Jurassic Park's T-Rex Had One Flaw — It Wasn't Waterproof

There's no question that Industrial Light & Magic's work on 1993's "Jurassic Park" was groundbreaking stuff, proving once and for all that computer-generated imagery was here to stay in cinema. Yet the dinosaurs in the film were not wholly created by ILM — in fact, Stan Winston Studios was just as responsible (if not more so) in bringing the dinos to life, creating numerous puppets and animatronic versions of the dinosaur characters seen in the film.

The crowning achievement of Winston and his team for the film is the Tyrannosaurus Rex, an imposing figure which is so essential to the film that the movie's entire marketing campaign revolved around it. Winston, looking to top his already impressive track record with creature creation (which included the 14-foot tall Alien Queen in 1986's "Aliens"), developed a 36-foot-long, 18-foot-tall puppet of the T-Rex that weighed about 12,000 pounds and required a custom space to be created just to store it.

However, changes to the script during pre-production — the period during which the massive puppet had to be designed and constructed — meant that Winston and his team soon faced a huge Achilles heel for their creation. In "Jurassic Park," the T-Rex is first seen escaping her pen while a tropical storm hits Isla Nublar, which of course means that a torrential downpour of rain occurs throughout the scene. Unfortunately, Winston and co. had not waterproofed the giant creature, resulting in a filming experience that involved lots of frequent touch-ups to the star dinosaur.

Don't get the T-Rex wet (and don't feed her after midnight, probably)

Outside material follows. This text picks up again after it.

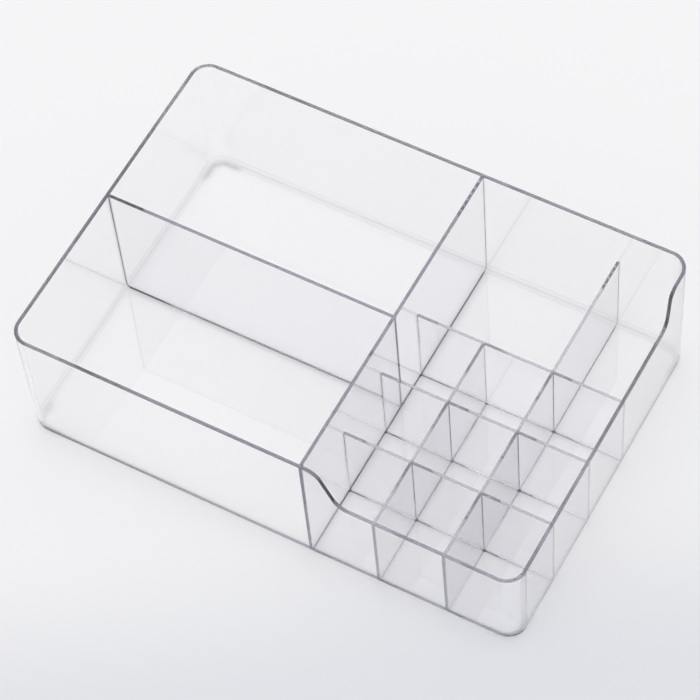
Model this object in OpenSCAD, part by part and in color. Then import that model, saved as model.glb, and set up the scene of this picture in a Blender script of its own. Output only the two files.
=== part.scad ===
// Clear desk and vanity organiser: a rounded tray with a lowered rim at one corner,
// two tall dividers for large items and a grid of low dividers for small ones.
// Millimetres. +X runs to the right, +Y to the back and +Z up.
// The origin is on the surface the tray stands on, under the middle of the rim.

/* [Tray] */
// Length of the tray over its rim, from left to right
length = 320; // [290:1:400]
// Width of the tray over its rim, from front to back
width = 218; // [200:1:280]
// Height of the full rim above the surface the tray stands on
height = 97; // [90:1:130]
// Thickness of the outer wall
wall_t = 2.2; // [1.6:0.1:3]
// Thickness of the floor
floor_t = 2; // [1.5:0.1:3]
// Outside radius of the upright corners, at the rim
corner_r = 12; // [10:0.5:18]
// How far each outer wall leans inwards on its way from the rim down to the floor
lean = 0.5; // [0.2:0.1:1.2]
// Radius of the cove between the outer wall and the floor
cove_r = 3; // [1.5:0.5:4]
// Radius of the round under the wall, where its outside turns in to the underside
heel_r = 4; // [2:0.5:4.5]

/* [Lowered rim] */
// Height of the lowered rim above the surface the tray stands on
low_rim = 69; // [58:1:78]
// Length of full rim kept on the front wall past the main divider
front_fall_start = 2; // [0:0.5:8]
// Radius of the two bends of the front fall
front_bend_r = 10; // [5:0.5:11]
// Steepness of the front fall, in degrees from level
front_fall_angle = 66; // [50:1:80]
// Length of full rim kept on the right wall in front of its back corner
side_fall_start = 19.8; // [13:0.2:30]
// Radius of the two bends of the side fall
side_bend_r = 8; // [4:0.5:10]
// Steepness of the side fall, in degrees from level
side_fall_angle = 81; // [55:1:85]

/* [Dividers] */
// Thickness of the main divider and the left divider
tall_t = 2; // [1.4:0.1:3]
// Thickness of the row and column dividers
low_t = 1.8; // [1.2:0.1:2.6]
// Clear length of a small cell at the floor, from left to right
cell_length = 41.5; // [34:0.2:48]
// Clear width of a small cell at the floor, from front to back
cell_width = 41.8; // [34:0.2:48]
// How far the row and column dividers stop below the lowered rim
divider_drop = 1.7; // [0.5:0.1:8]
// Play on each side of the joints where rows and columns cross
joint_play = 0.05; // [0.02:0.01:0.2]

/* [Feet] */
// Height of the corner feet under the floor
foot_h = 1.5; // [0.8:0.1:3]
// Length of each straight leg of a foot, past the rounded corner
foot_leg = 8.5; // [2:0.5:28]
// Width of the ridge that forms a foot
foot_w = 2.5; // [1.5:0.5:4]
// How far the outside of a foot stands in from the wall above the heel
foot_inset = 2.5; // [1:0.5:4]

/* [Hidden] */
$fn = 64;

// Flat steps that round the cove and the heel, and each bend of the lowered rim
cove_steps = 5;
bend_steps = 10;
// Most of a fall's drop that each of its two bends may take
bend_share = 0.48;
// Overrun of every cut past the surface that it opens
over = 1;
// Faint lilac grey of clear plastic, and how solid it looks
clear_tint = [0.87, 0.87, 0.92];
clear_solidity = 0.45;

floor_top = foot_h + floor_t;
divider_top = low_rim - divider_drop;
joint_z = (floor_top + divider_top) / 2;

// Inset of the floor plate's edge from the rim's outline: there the wall's cove ends
plate_inset = wall_t + lean_at(floor_top) + cove_r;

// Inside faces of the right and front walls where they would meet the floor
right_face = length / 2 - wall_t - lean_at(floor_top);
front_face = -(width / 2 - wall_t - lean_at(floor_top));

// Middle planes of the dividers
short_column_x = right_face - 2 * cell_length - 1.5 * low_t;
long_column_x = right_face - cell_length - 0.5 * low_t;
main_x = right_face - 3 * cell_length - 2 * low_t - tall_t / 2;
left_y = 0;
front_row_y = front_face + cell_width + 0.5 * low_t;
middle_row_y = front_face + 2 * cell_width + 1.5 * low_t;
rear_row_y = front_face + 3 * cell_width + 2.5 * low_t;

// How far the outside face stands in from the rim's outline at height z
function lean_at(z) = lean * (height - z) / (height - foot_h);

// Side of the outer wall's outside, as [inset from the rim's outline, height]:
// round the heel, then leaning up to the rim
function outer_side() = [
    for (i = [0 : cove_steps])
        let (a = 90 * i / cove_steps)
            [lean + heel_r * (1 - sin(a)), foot_h + heel_r * (1 - cos(a))],
    [0, height]
];

// Side of the hollow: past the floor plate's edge, round the cove, and up past the rim
function hollow_side() = [
    [plate_inset, foot_h - over],
    for (i = [0 : cove_steps])
        let (a = 90 * i / cove_steps, z = floor_top + cove_r * (1 - cos(a)))
            [wall_t + lean_at(z) + cove_r * (1 - sin(a)), z],
    [wall_t + lean_at(height + over), height + over]
];

// Upright section across the middle of a block with such a side
function section(side, half) = concat(
    [for (p = side) [half - p[0], p[1]]],
    [for (i = [len(side) - 1 : -1 : 0]) [side[i][0] - half, side[i][1]]]
);

// Block with the tray's rounded plan and the given side
module drafted_block(side) {
    last = len(side) - 1;
    axis_x = length / 2 - corner_r;
    axis_y = width / 2 - corner_r;
    rotate([90, 0, 0])
        linear_extrude(height = 2 * axis_y, center = true)
            polygon(section(side, length / 2));
    rotate([90, 0, 90])
        linear_extrude(height = 2 * axis_x, center = true)
            polygon(section(side, width / 2));
    for (sx = [-1, 1], sy = [-1, 1])
        translate([sx * axis_x, sy * axis_y, 0])
            rotate_extrude()
                polygon(concat(
                    [[0, side[0][1]]],
                    [for (p = side) [corner_r - p[0], p[1]]],
                    [[0, side[last][1]]]
                ));
}

// Bend radius that leaves a straight stretch in a fall of this steepness
function bend_for(r, angle) = min(r, bend_share * (height - low_rim) / (1 - cos(angle)));

// Level run of a fall: two equal bends with a straight slope between them
function fall_run(r, angle) =
    let (slope = (height - low_rim - 2 * r * (1 - cos(angle))) / sin(angle))
        2 * r * sin(angle) + slope * cos(angle);

// Outline of the space above the lowered rim, with the fall starting at zero.
// It rises past the rim and runs on to the given length.
function fall_outline(r, angle, run_on) = concat(
    [[-over, height + over], [-over, height]],
    [for (i = [0 : bend_steps])
        let (a = angle * i / bend_steps) [r * sin(a), height - r * (1 - cos(a))]],
    [for (i = [bend_steps : -1 : 0])
        let (a = angle * i / bend_steps)
            [fall_run(r, angle) - r * sin(a), low_rim + r * (1 - cos(a))]],
    [[run_on, low_rim], [run_on, height + over]]
);

// Cut that lowers the rim of the front wall, from the main divider to the right
module front_rim_cut() {
    start_x = main_x + tall_t / 2 + front_fall_start;
    translate([start_x, -width / 2 + corner_r, 0])
        rotate([90, 0, 0])
            linear_extrude(height = corner_r + over)
                polygon(fall_outline(bend_for(front_bend_r, front_fall_angle),
                    front_fall_angle, length / 2 + over - start_x));
}

// Cut that lowers the rim of the right wall, from near its back corner to the front
module side_rim_cut() {
    start_y = width / 2 - side_fall_start;
    translate([length / 2 - corner_r, start_y, 0])
        rotate([90, 0, -90])
            mirror([0, 0, 1])
                linear_extrude(height = corner_r + over)
                    polygon(fall_outline(bend_for(side_bend_r, side_fall_angle),
                        side_fall_angle, width / 2 + over + start_y));
}

// Plan of one foot: a ridge that follows the heel of a corner, in the +X +Y quarter
module foot_plan() {
    axis_x = length / 2 - corner_r;
    axis_y = width / 2 - corner_r;
    r = corner_r - lean - foot_inset;
    translate([axis_x, axis_y]) {
        intersection() {
            difference() {
                circle(r = r);
                circle(r = r - foot_w);
            }
            square(r);
        }
        translate([-foot_leg, r - foot_w]) square([foot_leg, foot_w]);
        translate([r - foot_w, -foot_leg]) square([foot_w, foot_leg]);
    }
}

module clear_plastic() {
    color(clear_tint, clear_solidity) children();
}

// Foot of the corner on these sides, with its top shaped to the underside and the heel
module foot(sx, sy) {
    clear_plastic() difference() {
        mirror([sx < 0 ? 1 : 0, 0, 0])
            mirror([0, sy < 0 ? 1 : 0, 0])
                linear_extrude(height = foot_h + heel_r / 2)
                    foot_plan();
        drafted_block(outer_side());
    }
}

// Plate that fills the ring of the wall's turned-in foot
module base_floor() {
    clear_plastic()
        drafted_block([[plate_inset, foot_h], [plate_inset, floor_top]]);
}

module outer_wall() {
    clear_plastic() difference() {
        drafted_block(outer_side());
        drafted_block(hollow_side());
        front_rim_cut();
        side_rim_cut();
    }
}

// Outline of a divider inside the hollow, between two places along it
module divider_outline(half, from, to, top) {
    intersection() {
        polygon(section(hollow_side(), half));
        translate([from, floor_top]) square([to - from, top - floor_top]);
    }
}

// Slot of a halving joint, open below (up = false) or above (up = true)
module joint_slot(at, up) {
    w = low_t + 2 * joint_play;
    translate([at - w / 2, up ? joint_z - joint_play : floor_top - over])
        square([w, (divider_top - floor_top) / 2 + over + joint_play]);
}

// Divider that runs from left to right at a given place from front to back
module divider_along_x(y, t, from, to, top, slots = []) {
    clear_plastic()
        translate([0, y, 0])
            rotate([90, 0, 0])
                linear_extrude(height = t, center = true)
                    difference() {
                        divider_outline(length / 2, from, to, top);
                        for (x = slots) joint_slot(x, false);
                    }
}

// Divider that runs from front to back at a given place from left to right
module divider_along_y(x, t, from, to, top, slots = []) {
    clear_plastic()
        translate([x, 0, 0])
            rotate([90, 0, 90])
                linear_extrude(height = t, center = true)
                    difference() {
                        divider_outline(width / 2, from, to, top);
                        for (y = slots) joint_slot(y, true);
                    }
}

module main_divider() {
    divider_along_y(main_x, tall_t, -width / 2, width / 2, height);
}

module left_divider() {
    divider_along_x(left_y, tall_t, -length / 2, main_x - tall_t / 2, height);
}

// Row dividers butt against the main divider and reach the right wall
module row_divider(y, slots) {
    divider_along_x(y, low_t, main_x + tall_t / 2, length / 2, divider_top, slots);
}

module rear_row_divider() {
    row_divider(rear_row_y, [long_column_x]);
}

module middle_row_divider() {
    row_divider(middle_row_y, [short_column_x, long_column_x]);
}

module front_row_divider() {
    row_divider(front_row_y, [short_column_x, long_column_x]);
}

module long_column_divider() {
    divider_along_y(long_column_x, low_t, -width / 2, width / 2, divider_top,
        [front_row_y, middle_row_y, rear_row_y]);
}

module short_column_divider() {
    divider_along_y(short_column_x, low_t, -width / 2, rear_row_y - low_t / 2, divider_top,
        [front_row_y, middle_row_y]);
}

module front_left_foot() {
    foot(-1, -1);
}

module front_right_foot() {
    foot(1, -1);
}

module back_left_foot() {
    foot(-1, 1);
}

module back_right_foot() {
    foot(1, 1);
}

base_floor();
outer_wall();
main_divider();
left_divider();
rear_row_divider();
middle_row_divider();
front_row_divider();
long_column_divider();
short_column_divider();
front_left_foot();
front_right_foot();
back_left_foot();
back_right_foot();
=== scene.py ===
"""Looks of a clear moulded vanity organizer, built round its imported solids.

The tray, its feet and its dividers are modelled as bevelled, watertight pieces of clear
polystyrene. Each piece stands where the frame's node of the same name stands.
"""

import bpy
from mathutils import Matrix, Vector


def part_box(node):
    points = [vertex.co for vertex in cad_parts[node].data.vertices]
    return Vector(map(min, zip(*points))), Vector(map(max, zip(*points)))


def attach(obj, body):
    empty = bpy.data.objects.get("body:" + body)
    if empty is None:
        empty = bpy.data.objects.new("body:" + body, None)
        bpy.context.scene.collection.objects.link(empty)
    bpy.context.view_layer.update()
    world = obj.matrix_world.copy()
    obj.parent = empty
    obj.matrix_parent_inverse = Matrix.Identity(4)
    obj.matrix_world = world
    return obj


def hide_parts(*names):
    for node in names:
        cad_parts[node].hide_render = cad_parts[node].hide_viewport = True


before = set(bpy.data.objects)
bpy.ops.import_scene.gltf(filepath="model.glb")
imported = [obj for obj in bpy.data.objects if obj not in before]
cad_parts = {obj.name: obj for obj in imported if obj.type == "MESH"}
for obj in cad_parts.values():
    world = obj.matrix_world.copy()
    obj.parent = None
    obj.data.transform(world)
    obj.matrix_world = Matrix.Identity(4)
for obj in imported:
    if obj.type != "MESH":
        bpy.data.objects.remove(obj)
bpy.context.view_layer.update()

import logging
import math
from collections.abc import Callable, Iterator
from contextlib import contextmanager
from dataclasses import dataclass, field
from enum import Enum

import bmesh
import bpy
from mathutils import Matrix, Vector

MM = 0.001
BODY = "root"
# Gap that keeps two pieces from sharing one plane
TOUCH = 0.02 * MM
# Places nearer than this are the same place
SAME_PLACE = 0.004 * MM
# Marks on faces for the material: where a panel is bonded on, and how grey a face is, from cement
# and mostly from painted shade
JOINED = "joined"
GREY_AND_PAINTED_SHADE = "grey_and_painted_shade"
# Number of the upright axis
UP = 2
# Edges that bend by more than this are sharp, and a small round has so many flat steps
SHARP = math.radians(35)
ROUND_STEPS = 3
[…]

As the Stan Winston Studio team continued to build their animatronic masterpiece, they were justifiably proud of the way it looked and operated. At least, they were until the fateful day when they discovered that rain was going to be a big part of the lengthy scene where the T-Rex escapes. As puppeteer John Rosengrant recalled as part of an oral history of the film in 2013:

"We're talking about a hydraulically powered creature that felt like a bus going by you when it would move. We found out not long before we were going to shoot that it was going to be raining [in the scene]. So it went from this beautifully tuned machine that worked fantastically to ... suddenly the foam-rubber skin started absorbing water, and now all of the calculations were off and it started to shudder."

The only fix the effects crew could think of without starting from scratch was to dry the T-Rex out, which required a whole team of people to tend to the creature off-camera. Rosengrant recalled how the crew "went out and bought tons of towels and started putting big blowers, dryers on it to dry it out." Speaking to ABC News in 2018, Rosengrant added: "There was a night shift that would come in to continue the process of drying the T-Rex so he'd be ready for his next day."

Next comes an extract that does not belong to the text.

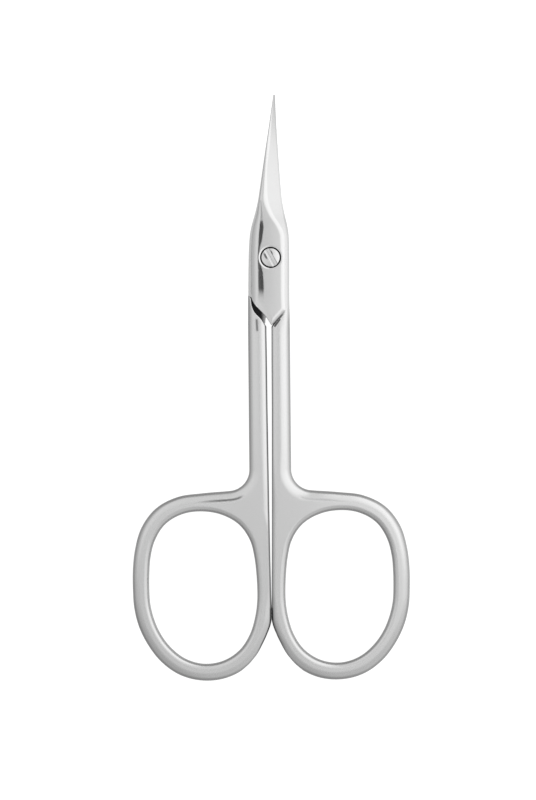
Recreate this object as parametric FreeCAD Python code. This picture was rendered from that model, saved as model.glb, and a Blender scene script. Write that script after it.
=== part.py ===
import FreeCAD, Part

import math
import os

# Cuticle scissors, closed, lying on their back face with the screw head up. Millimetres.
# X runs across the handles, Y along them towards the tips, Z up. The origin is on the pivot's axis, in
# the outer face of the back plate. Side +1 is the front half (right ring), side -1 the back half.

# Joint plate, one per half
plate_thickness = 1.7
plate_half_width = 3.4
plate_drop = 10.85
lap_gap = 0.06
plate_chamfer_slope = 0.55
nose_chamfer_drop = 0.26
nose_spine_chamfer_width = 0.95
nose_shank_chamfer_width = 1.4

# Blades
blade_length = 25.9
tip_thickness = 0.45
tip_sweep = 1.18
flat_radius = 5.0
blade_lift = 4.05
spine_chamfer_width = 1.0
spine_chamfer_slope = 0.6

# Handles: a shank and a finger ring on each half
handle_middle = -0.37
handle_thickness = 2.8
shank_length = 37.8
shank_half_span = 3.35
handle_root_share = 0.5
shank_gap = 0.54
ring_contact_gap = 0.08
opening_half_width = 8.64
opening_half_height = 12.2
ring_side_band = 2.61
ring_end_band = 2.8
ring_contact_band = 2.26
web_radius = 3.4
web_slope = 0.09
web_rise = 0.52
outer_edge_radius = 1.1
opening_edge_radius = 1.0
chamfer_share = 0.7
blank_allowance = 0.55

# Pivot screw
journal_diameter = 2.2
journal_clearance = 0.03
thread_diameter = 2.0
head_diameter = 3.0
head_thickness = 0.68
head_crown = 0.12
head_rim_chamfer = 0.1
head_side_clearance = 0.2
head_under_clearance = 0.02
counterbore_depth = 0.72
slot_width = 0.95
slot_depth = 0.38
slot_angle = 118.0

# Cutting tools overrun what they cut
overrun = 2.0
rim_tolerance = 1e-6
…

Stan Winston himself remembered the ordeal as well: "Lots of long nights with blow dryers and fans ... drying it out, squeezing it out. It was nuts ... after the shot was done, everyone would run to the T-Rex and just start mopping it off with towels."

Building a better T-Rex

Drenched or not, the T-Rex became a star thanks to "Jurassic Park." And, ironically, her arrival was forever tied to the iconography of rippling water. When 1997's "The Lost World: Jurassic Park" came around, John Rosengrant and the rest of the Stan Winston Studio crew knew the types of challenges they were to face, along with the fact that director Steven Spielberg would want to drown the T-Rex — multiple T-Rexes, actually — in a downpour once again.

As Rosengrant explained in 2012, "We had discovered on 'Jurassic Park' that there wasn't a lot of need for a head-to-tail T-Rex. Because this creature was so huge, shots that were wide enough to show the whole body became CG shots. And shots that used our T-Rex rig were close enough that you only saw the head and about half its body in the frame." In addition, the crew developed a new foam rubber skin coated with silicone, the better to waterproof their new T-Rex rigs.

Thanks to some trial-and-error — and apparently, a helluva lot of towels — the T-Rex off-camera had finally become what the T-Rex had always been on-camera: flawless.